→ **Work instructions**
Spot each line that carries the word "None"; copy those lines.

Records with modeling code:
#####

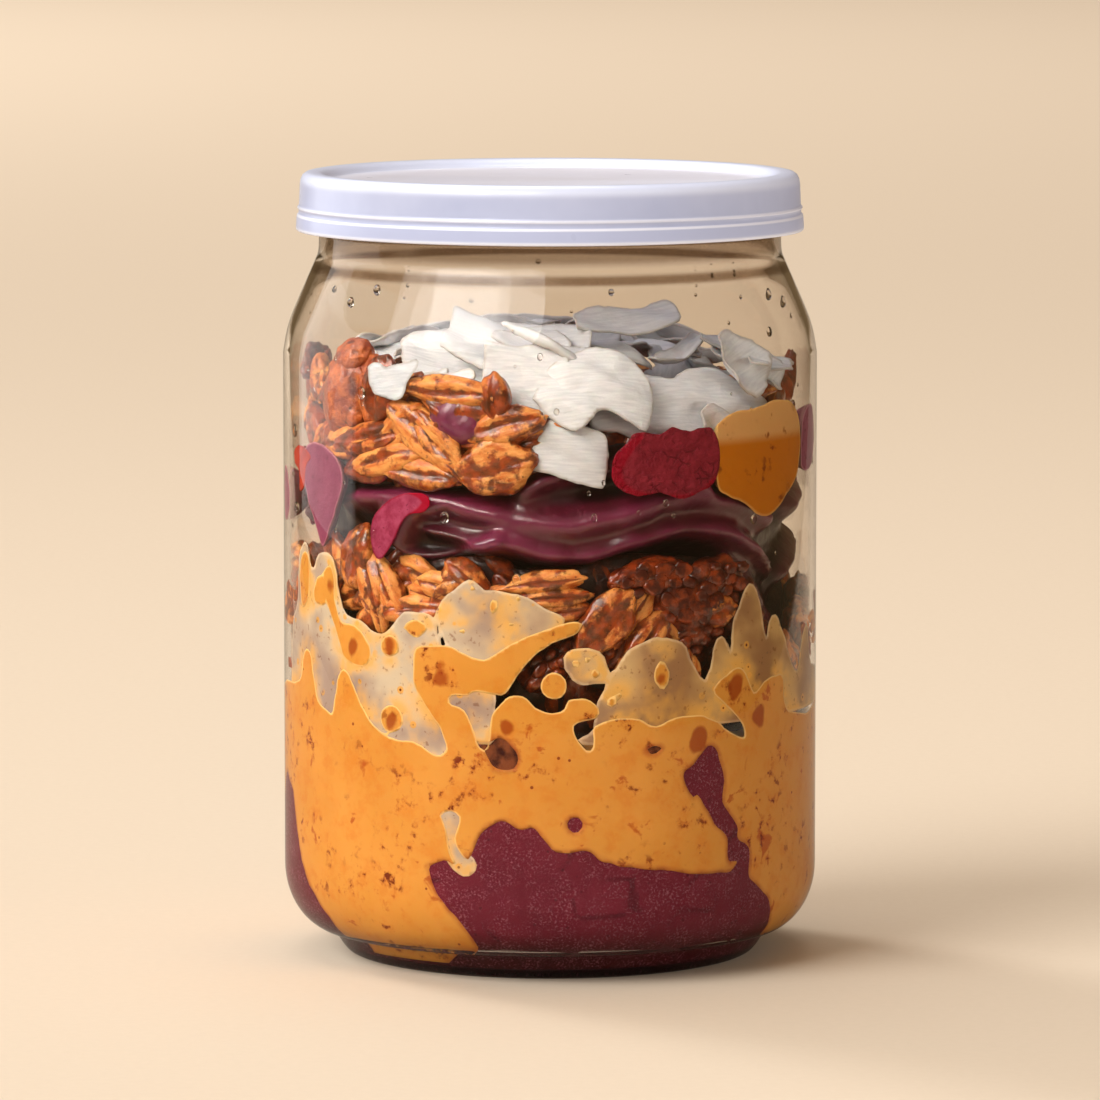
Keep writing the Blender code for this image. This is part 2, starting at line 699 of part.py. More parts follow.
# (angle, radius, height, length, width, tilt, heading, spin, curl, point); tilt 0 lies
# flat and 90 stands on edge, facing the heading.
CHIPS = (
    (4, 36.6, 79.6, 10.5, 9.0, 84, 4, 20, -0.6, 0.0),
    (33, 31.0, 87.0, 31, 11, 46, 30, -4, -2.0, 0.45),
    (-7, 33.0, 86.5, 10, 9, 62, -4, 60, 0.8, 0.2),
    (10.5, 30.0, 91.4, 18, 12, 50, 8, -16, -2.6, 0.25),
    (49, 31.0, 92.0, 14, 9, 58, 46, 25, 1.5, 0.3),
    (-35, 31.5, 89.4, 10, 6, 40, -33, 10, 1.0, 0.1),
    (-34, 20.0, 93.0, 24, 13, 12, -28, 12, 1.8, 0.3),
    (-12, 22.0, 94.5, 24, 12, 14, -8, -8, 2.0, 0.35),
    (30, 20.0, 94.5, 20, 11, 16, 24, 4, 1.6, 0.3),
    (62, 20.0, 91.5, 22, 12, 14, 60, 30, -1.6, 0.3),
    (-82, 24.0, 91.0, 22, 12, 18, -80, 12, 1.8, 0.35),
    (98, 25.0, 91.5, 24, 13, 20, 95, -10, 1.8, 0.35),
    (-120, 25.0, 91.2, 21, 12, 18, -120, 5, 1.8, 0.3),
    (137, 25.0, 91.4, 23, 12, 20, 135, 8, 1.8, 0.35),
    (178, 25.0, 92.0, 25, 13, 22, 180, -6, 2.0, 0.3),
    (10, 4.0, 95.0, 25, 14, 10, 0, 40, 2.2, 0.3),
    (0, 28.0, 95.8, 15, 4.5, 28, 0, -16, 1.2, 0.4),
)


def build_chips(material, neighbours):
    """Drop the chips one by one onto the heap and on those below, a hair clear of them."""
    placed = list(neighbours)
    for number, values in enumerate(CHIPS):
        angle, radius, height, length, width, tilt, heading, spin, curl, point = values
        turn = Matrix.Rotation(math.radians(heading), 4, "Z")
        turn = turn @ Matrix.Rotation(math.radians(tilt), 4, "X")
        turn = turn @ Matrix.Rotation(math.radians(spin), 4, "Z")

        def laid(drop):
            place = Matrix.Translation(polar(angle, radius, height - drop)) @ turn
            bm = chip(length, width, curl, point, place)
            return bm, inside_jar(bm) and clear_of(tree_of(bm.copy()), placed)

        drop = 0.0
        while not laid(drop)[1] and drop > -CHIP_LIFT:
            drop -= CHIP_STEP
        while laid(drop)[1] and drop < CHIP_DROP:
            drop += CHIP_STEP
        bm = laid(drop - CHIP_STEP)[0]
        placed.append(tree_of(bm.copy()))
        name = f"coconut_chip_{number + 1:02d}"
        add_object(name, finish_mesh(name, bm, 50.0), material)


# ---------------------------------------------------------------- assembly

for old in list(bpy.data.objects):
    bpy.data.objects.remove(old)

jar_of_acai = bpy.data.collections.new("jar_of_acai")
cutters = bpy.data.collections.new("cutters")
bpy.context.scene.collection.children.link(jar_of_acai)
bpy.context.scene.collection.children.link(cutters)

clear_plastic = make_material("clear_jar", (0.92, 0.92, 0.90), 0.03, 0.25)
lid_plastic = make_material("lid_plastic", (0.80, 0.81, 0.90), 0.30, 0.7)
acai_purple = make_material("acai", (0.16, 0.035, 0.06), 0.5)
acai_red = make_material("acai_red", (0.20, 0.02, 0.04), 0.4)
orange_cream = make_material("orange_cream", (0.80, 0.35, 0.06), 0.4)
baked_oats = make_material("granola", (0.45, 0.20, 0.06), 0.45)
baked_nuts = make_material("nut_cluster", (0.32, 0.09, 0.03), 0.4)
coconut_white = make_material("coconut", (0.88, 0.87, 0.83), 0.6)

build_jar(clear_plastic)
build_lid(lid_plastic)
build_acai_base(acai_purple)
streak_cutter = build_streak_cutter()
cream_layer = build_cream(orange_cream, streak_cutter)
build_tongue("acai_streak", acai_purple, STREAK_PATH, 2.6)
hook = build_tongue("cream_hook", orange_cream, HOOK_PATH, 1.0)
left_streak = build_tongue("cream_streak", orange_cream, LEFT_STREAK_PATH, 1.0)
swirl = build_swirl(acai_purple)
drops = [
    build_drop("acai_piece", acai_red, (26, 77), 8.3, 4.9, 6.5, (0.07, 0.4)),
    build_drop("cream_drop", orange_cream, (53.5, 76), 9.8, 7.6, 5.0, (0.06, 2.0)),
    build_drop("acai_drop_left", acai_purple, (-60.5, 70), 5.2, 6.2, 5.0, (0.08, 1.0)),
    build_drop("acai_drop_right", acai_purple, (77, 78), 4.2, 4.6, 4.0, (0.05, 0.0)),
    build_drop("acai_drop_side", acai_purple, (-82, 69.5), 2.8, 3.8, 2.6, (0.05, 0.5)),
]
base_trees = [world_tree(piece) for piece in (cream_layer, hook, left_streak, swirl, *drops)]
build_middle_heap(baked_oats, base_trees)
cluster = build_nut_cluster(baked_nuts)
base_trees.append(world_tree(cluster))
top_heap = build_top_heap(baked_oats, base_trees)
build_chips(coconut_white, base_trees + [world_tree(top_heap)])
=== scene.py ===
"""The looks of a shut jar of acai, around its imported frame.

Lengths are millimetres and angles degrees until a mesh is made, which is in metres.
Angle 0 faces the front (-Y) and angles grow towards +X.
"""

import math
import random

import bmesh
import bpy
import numpy as np
from mathutils import Matrix, Vector


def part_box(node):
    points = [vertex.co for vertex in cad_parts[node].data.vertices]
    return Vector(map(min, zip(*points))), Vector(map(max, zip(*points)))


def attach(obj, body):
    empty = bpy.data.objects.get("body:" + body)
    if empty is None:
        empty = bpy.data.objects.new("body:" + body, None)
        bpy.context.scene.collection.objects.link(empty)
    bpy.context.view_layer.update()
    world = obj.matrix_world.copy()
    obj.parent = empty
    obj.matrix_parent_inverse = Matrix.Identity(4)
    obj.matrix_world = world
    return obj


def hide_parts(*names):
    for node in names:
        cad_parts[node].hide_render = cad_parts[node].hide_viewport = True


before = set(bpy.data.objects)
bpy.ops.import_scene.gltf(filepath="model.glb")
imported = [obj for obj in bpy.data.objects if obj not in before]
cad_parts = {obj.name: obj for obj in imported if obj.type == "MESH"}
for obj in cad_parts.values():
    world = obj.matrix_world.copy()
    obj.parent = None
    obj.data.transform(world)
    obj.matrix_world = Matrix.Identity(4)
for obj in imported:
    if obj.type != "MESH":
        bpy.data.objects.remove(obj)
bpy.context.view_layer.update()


# ---------------------------------------------------------------- the studio
# A seamless pale paper floor, matt, that catches the jar's shadow. It is lit by a large
# soft box at the left, a weak fill, a box overhead and a far window behind, and cards
# stand where the jar and its food reflect them.

MM = 0.001


def srgb(red, green, blue):
    """Linear colour of a display colour given from 0 to 255."""
    return tuple((part / 255.0) ** 2.2 for part in (red, green, blue)) + (1.0,)


class Value:
    """A socket of a finish, so that sums on it add Math nodes."""

    def __init__(self, paint, socket):
        self.paint = paint
        self.socket = socket

    def do(self, operation, first, second):
        return self.paint.node("ShaderNodeMath", {"operation": operation}, {0: first, 1: second})

    def __add__(self, other):
        return self.do("ADD", self, other)

    def __sub__(self, other):
        return self.do("SUBTRACT", self, other)

    def __rsub__(self, other):
        return self.do("SUBTRACT", other, self)

    def __mul__(self, other):
        return self.do("MULTIPLY", self, other)

    __radd__ = __add__
    __rmul__ = __mul__

    def step(self, low, high):
        """0 below low and 1 above high, eased between."""
        settings = {"interpolation_type": "SMOOTHSTEP"}
        return self.paint.node("ShaderNodeMapRange", settings,
                               {"Value": self, "From Min": low, "From Max": high})


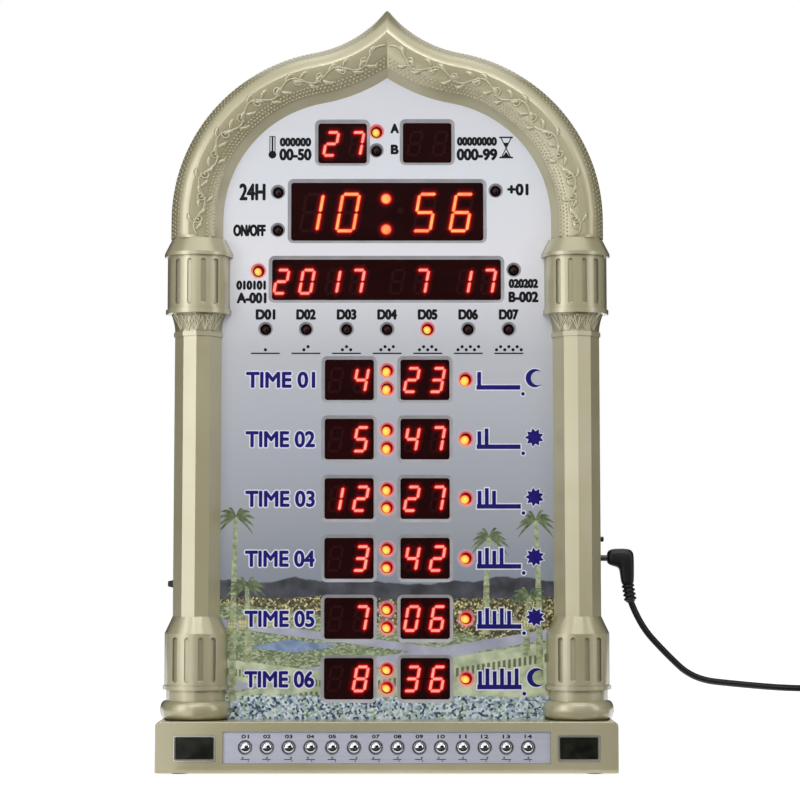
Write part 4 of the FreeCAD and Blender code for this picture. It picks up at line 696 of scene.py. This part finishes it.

#####

→ **Complete response**
    if empty is None:
        empty = bpy.data.objects.new("body:" + body, None)
    obj.parent = None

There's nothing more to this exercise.